Open AI isn't ready to play "spot the AI image"
AI detector tool for Dall-E 3 exists, but OpenAI is not ready to show it to the world. The tool has higher accuracy compared to previous attempts but has not met OpenAI's high standards for reliability.
What's going on here?
OpenAI is debating when to release a tool that can detect if an image was made by their AI art generator DALL-E 3.
What does this mean?
OpenAI's image classifier is 99% accurate on unmodified DALL-E 3 images. It remains over 95% accurate even if the image is cropped, resized, compressed or overlaid with minor text or cutouts.
For comparison, the text classifier’s accuracy ranged about 30% for multiple factors. A couple of months after release, Open AI took the text classifier offline.
Now, OpenAI is unsure what threshold of accuracy is sufficient before releasing the tool publicly. Their current focus is Dall-E 3 generate images only but even then, the further the human edits it, the harder it becomes to catch.
Why should I care?
On one hand, the tool could help detect harmful deepfakes and AI art theft. But if the accuracy isn't near perfect, it risks unfairly labelling human-made art as AI-generated.

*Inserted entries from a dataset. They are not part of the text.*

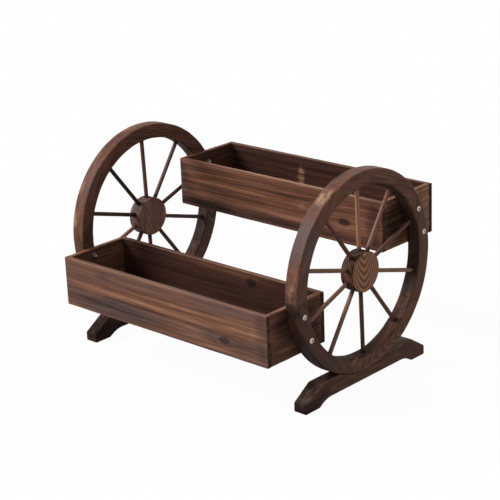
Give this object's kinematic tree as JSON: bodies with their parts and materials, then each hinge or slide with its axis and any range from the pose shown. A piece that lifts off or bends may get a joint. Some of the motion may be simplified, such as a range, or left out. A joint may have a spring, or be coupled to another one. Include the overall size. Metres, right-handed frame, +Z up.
{
  "type": "flower cart stand",
  "caption": "Wooden flower cart stand: spoked cart wheels on feet carry a lower and an upper planter box between them.",
  "frame": {"origin": "on the ground under the middle of the stand, level with the undersides of the feet", "axes": "+X along the planter boxes towards the right wheel, -Y to the front where the lower box is, +Z up"},
  "size_m": [0.7036, 0.579, 0.4949],
  "materials": {
    "rim_wood": "flame-darkened fir, satin",
    "hub_wood": "flame-darkened fir, satin",
    "spoke_wood": "flame-darkened fir dowel, satin",
    "board_wood": "flame-darkened fir board with strong grain, satin",
    "foot_wood": "flame-darkened fir, dark, satin",
    "zinc_steel": "zinc-plated steel"
  },
  "bodies": {
    "root": {"left_wheel_hub": "hub_wood", "left_wheel_felloe_1": "rim_wood", "left_wheel_felloe_2": "rim_wood", "left_wheel_felloe_3": "rim_wood", "left_wheel_felloe_4": "rim_wood", "left_wheel_felloe_5": "rim_wood", "left_wheel_spoke_1": "spoke_wood", "left_wheel_spoke_2": "spoke_wood", "left_wheel_spoke_3": "spoke_wood", "left_wheel_spoke_4": "spoke_wood", "left_wheel_spoke_5": "spoke_wood", "left_wheel_spoke_6": "spoke_wood", "left_wheel_spoke_7": "spoke_wood", "left_wheel_spoke_8": "spoke_wood", "left_wheel_spoke_9": "spoke_wood", "left_wheel_spoke_10": "spoke_wood", "left_foot": "foot_wood", "bolt_left_lower_1": "zinc_steel", "nut_left_lower_1": "zinc_steel", "bolt_left_lower_2": "zinc_steel", "nut_left_lower_2": "zinc_steel", "bolt_left_upper_1": "zinc_steel", "nut_left_upper_1": "zinc_steel", "bolt_left_upper_2": "zinc_steel", "nut_left_upper_2": "zinc_steel", "right_wheel_hub": "hub_wood", "right_wheel_felloe_1": "rim_wood", "right_wheel_felloe_2": "rim_wood", "right_wheel_felloe_3": "rim_wood", "right_wheel_felloe_4": "rim_wood", "right_wheel_felloe_5": "rim_wood", "right_wheel_spoke_1": "spoke_wood", "right_wheel_spoke_2": "spoke_wood", "right_wheel_spoke_3": "spoke_wood", "right_wheel_spoke_4": "spoke_wood", "right_wheel_spoke_5": "spoke_wood", "right_wheel_spoke_6": "spoke_wood", "right_wheel_spoke_7": "spoke_wood", "right_wheel_spoke_8": "spoke_wood", "right_wheel_spoke_9": "spoke_wood", "right_wheel_spoke_10": "spoke_wood", "right_foot": "foot_wood", "bolt_right_lower_1": "zinc_steel", "nut_right_lower_1": "zinc_steel", "bolt_right_lower_2": "zinc_steel", "nut_right_lower_2": "zinc_steel", "bolt_right_upper_1": "zinc_steel", "nut_right_upper_1": "zinc_steel", "bolt_right_upper_2": "zinc_steel", "nut_right_upper_2": "zinc_steel", "lower_box_front_board": "board_wood", "lower_box_back_board": "board_wood", "lower_box_left_end": "board_wood", "lower_box_right_end": "board_wood", "lower_box_floor": "board_wood", "upper_box_front_board": "board_wood", "upper_box_back_board": "board_wood", "upper_box_left_end": "board_wood", "upper_box_right_end": "board_wood", "upper_box_floor": "board_wood"}
  },
  "joints": []
}
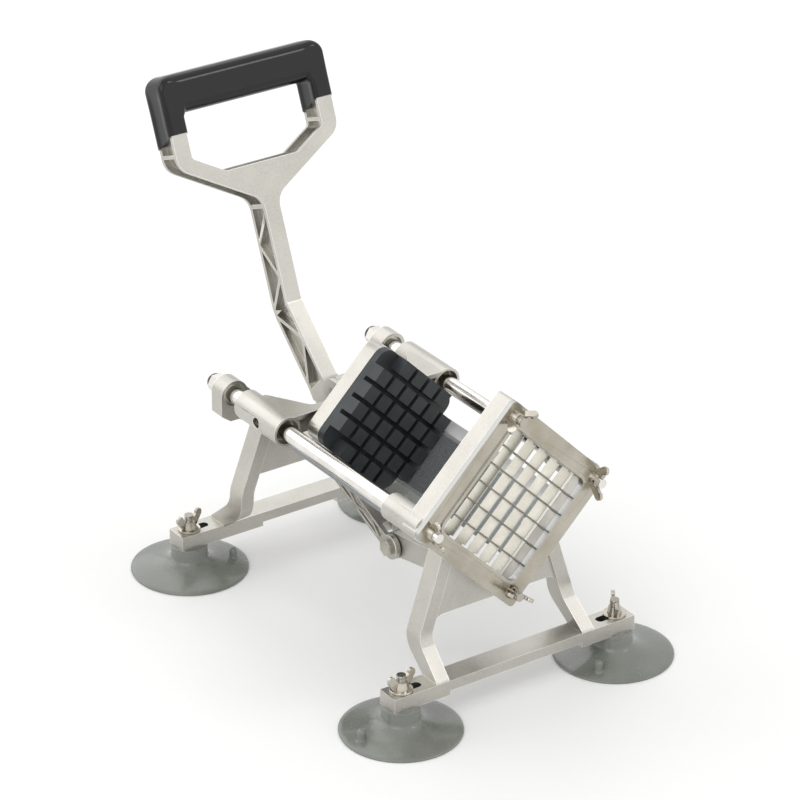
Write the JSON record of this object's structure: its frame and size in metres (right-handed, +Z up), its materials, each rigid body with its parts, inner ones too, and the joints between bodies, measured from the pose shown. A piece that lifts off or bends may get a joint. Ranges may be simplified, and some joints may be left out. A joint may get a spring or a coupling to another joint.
{
  "type": "french fry cutter",
  "caption": "Bench-top lever press that drives a ribbed pusher block along two rods and pushes a potato through a square grid of crossed blades, on suction-cup feet.",
  "frame": {"origin": "on the bench, under the middle of the overall box with the lever back", "axes": "+X to the machine's right seen from the blades' rear, +Y from the blades towards the handle, +Z up"},
  "size_m": [0.239, 0.357, 0.3179],
  "materials": {
    "cast_aluminium": "satin cast, faces machined bright",
    "trough_sheet": "hammered on the inside, satin on the flanges",
    "polished_rod": "ground and polished",
    "plate_steel": "fine brushed",
    "blade_steel": "bright rolled",
    "bright_steel": "bright turned",
    "cup_vinyl": "smooth semi-gloss",
    "bronze": "bored bronze",
    "block_plastic": "matte moulded",
    "grip_vinyl": "glossy dipped vinyl"
  },
  "bodies": {
    "base": {"front_casting": "cast_aluminium", "rear_casting": "cast_aluminium", "trough_left": "trough_sheet", "trough_right": "trough_sheet", "trough_screws": "bright_steel", "guide_rod_left": "polished_rod", "guide_rod_right": "polished_rod", "rod_acorn_nuts": "bright_steel", "blade_plate": "plate_steel", "blade_cartridge": "blade_steel", "rising_blades": "blade_steel", "falling_blades": "blade_steel", "blade_studs": "bright_steel", "blade_wing_nuts": "bright_steel", "suction_cup_front_left": "cup_vinyl", "suction_cup_front_right": "cup_vinyl", "suction_cup_rear_left": "cup_vinyl", "suction_cup_rear_right": "cup_vinyl", "foot_studs": "bright_steel", "foot_washers": "bright_steel", "foot_wing_nuts": "bright_steel"},
    "pusher": {"pusher_head": "cast_aluminium", "head_bushings": "bronze", "pusher_block": "block_plastic", "block_screws": "bright_steel", "pivot_bolt": "bright_steel"},
    "lever": {"lever": "cast_aluminium", "handle_grip": "grip_vinyl", "lever_end_bush": "bright_steel"},
    "link": {"link": "cast_aluminium", "link_bolt": "bright_steel", "link_nut": "bright_steel", "link_end_pins": "bright_steel"}
  },
  "joints": [
    {"name": "pusher_slide", "type": "slide", "parent": "base", "child": "pusher", "axis": [0, -1, 0], "range_m": [0, 0.112]},
    {"name": "lever_pivot", "type": "hinge", "parent": "pusher", "child": "lever", "pos_m": [0, 0.04497, 0.1312], "axis": [1, 0, 0], "range_deg": [-0.5, 79.5]},
    {"name": "link_pivot", "type": "hinge", "parent": "base", "child": "link", "pos_m": [0, -0.02103, 0.049], "axis": [1, 0, 0], "range_deg": [-0.5, 63.6]}
  ],
  "couplings": [
    {"joint": "lever_pivot", "follows": "pusher_slide", "rad_per_m": 12.282},
    {"joint": "link_pivot", "follows": "pusher_slide", "rad_per_m": 9.8314}
  ]
}
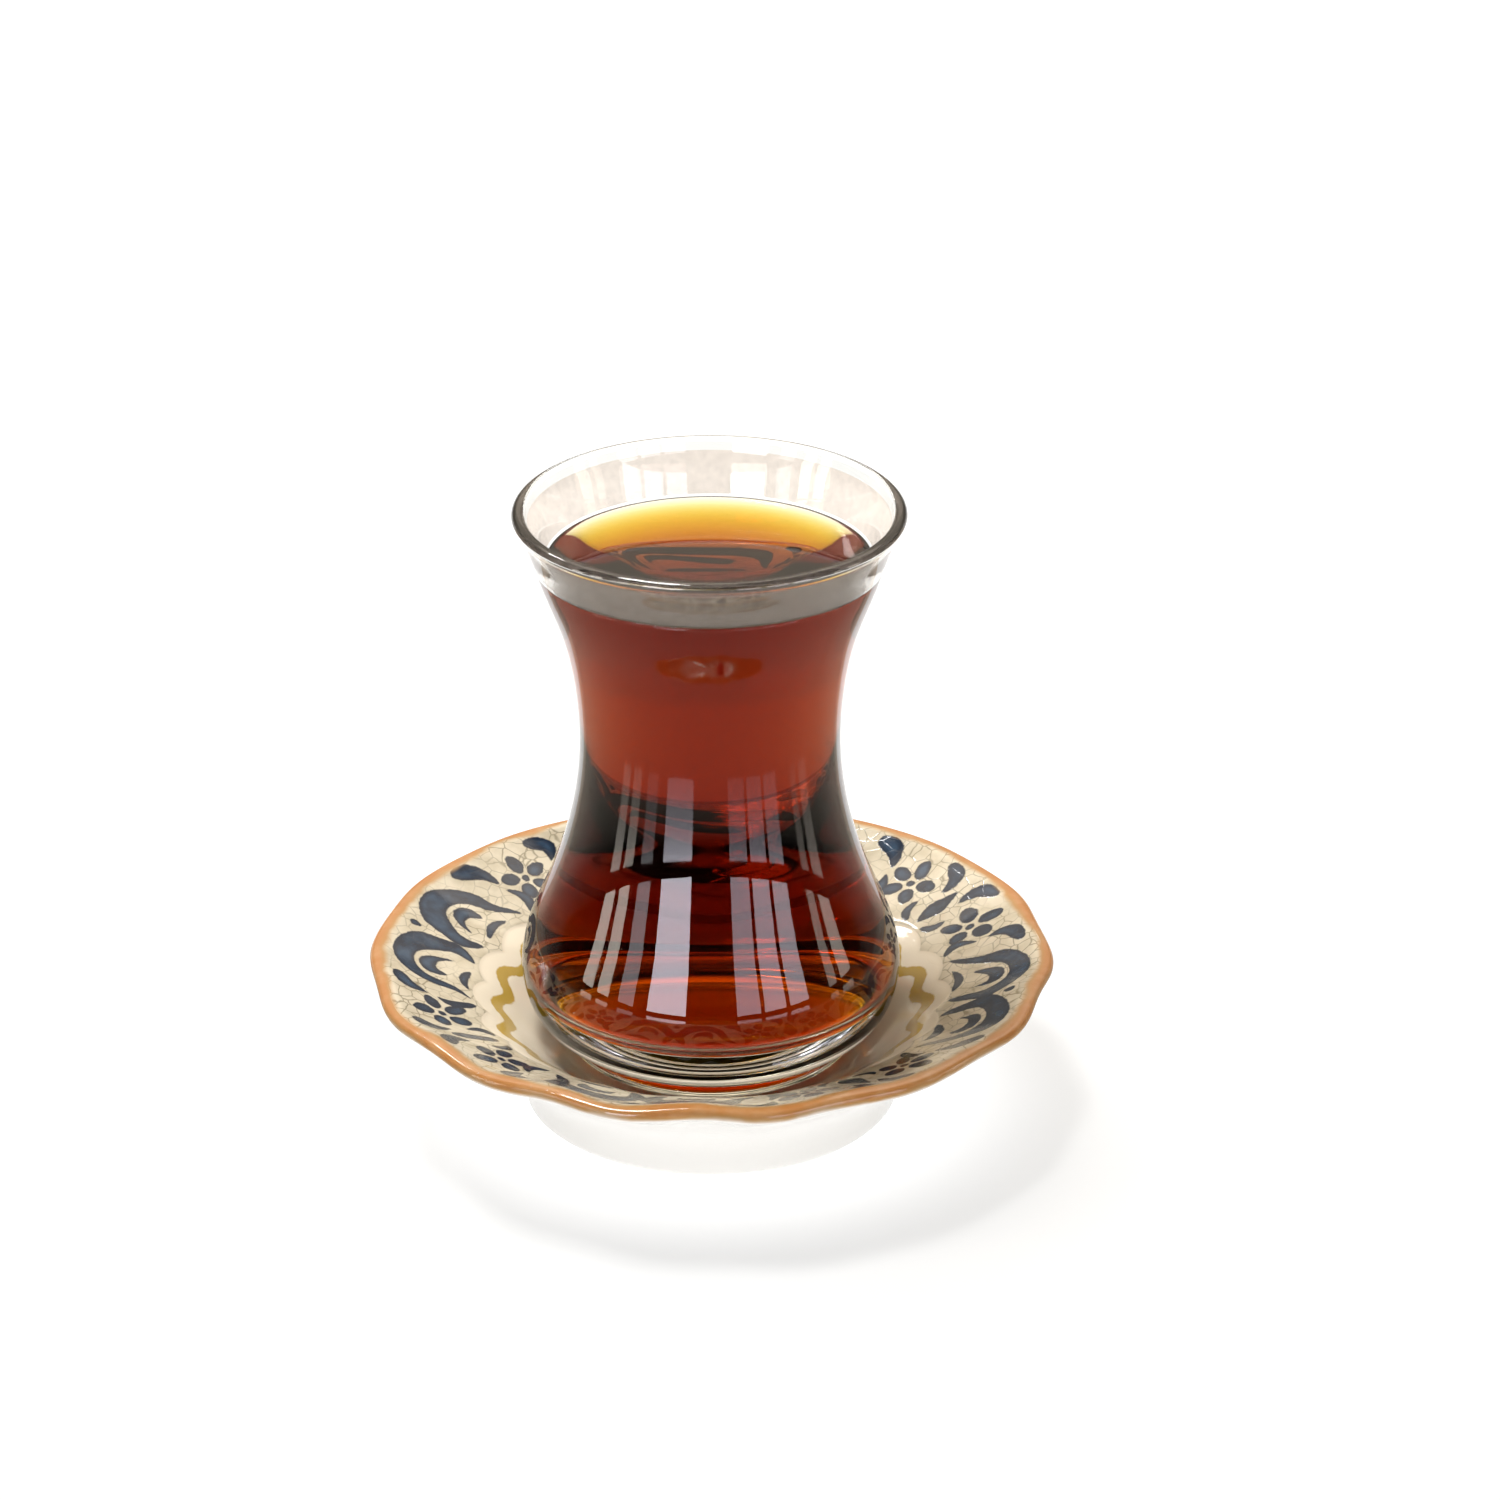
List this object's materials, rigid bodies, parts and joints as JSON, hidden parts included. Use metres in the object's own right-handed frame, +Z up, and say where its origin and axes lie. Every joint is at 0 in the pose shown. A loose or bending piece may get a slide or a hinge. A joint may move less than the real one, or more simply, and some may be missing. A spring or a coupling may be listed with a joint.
{
  "type": "turkish tea glass",
  "caption": "Tulip-shaped glass of black tea with a thick foot, standing on a round lobed stoneware saucer with a foot ring.",
  "frame": {"origin": "on the axis of the glass and saucer, at the plane that the saucer's foot ring stands on", "axes": "+Z up along the axis of the glass; -Y is the side that faces the viewer in the picture, and +X is to the viewer's right"},
  "size_m": [0.1106, 0.1098, 0.1026],
  "materials": {
    "stoneware_glaze": "glossy cream stoneware glaze with a terracotta lip, a gold-ochre wavy line and blue brush ornament over fine crackle",
    "clear_glass": "clear pressed soda-lime glass with a fire-polished lip",
    "black_tea": "clear red-brown brewed black tea"
  },
  "bodies": {
    "root": {"saucer": "stoneware_glaze", "glass": "clear_glass", "tea": "black_tea"}
  },
  "joints": []
}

OpenAI wants to avoid a repeat of the controversy around their previous AI text classifier tool which was criticized for low accuracy. They are being cautious and soliciting input from impacted communities like artists.
To add, the core philosophical question is, at what point does an image created with AI but subsequently edited stop being considered AI-generated? No easy answers to that one.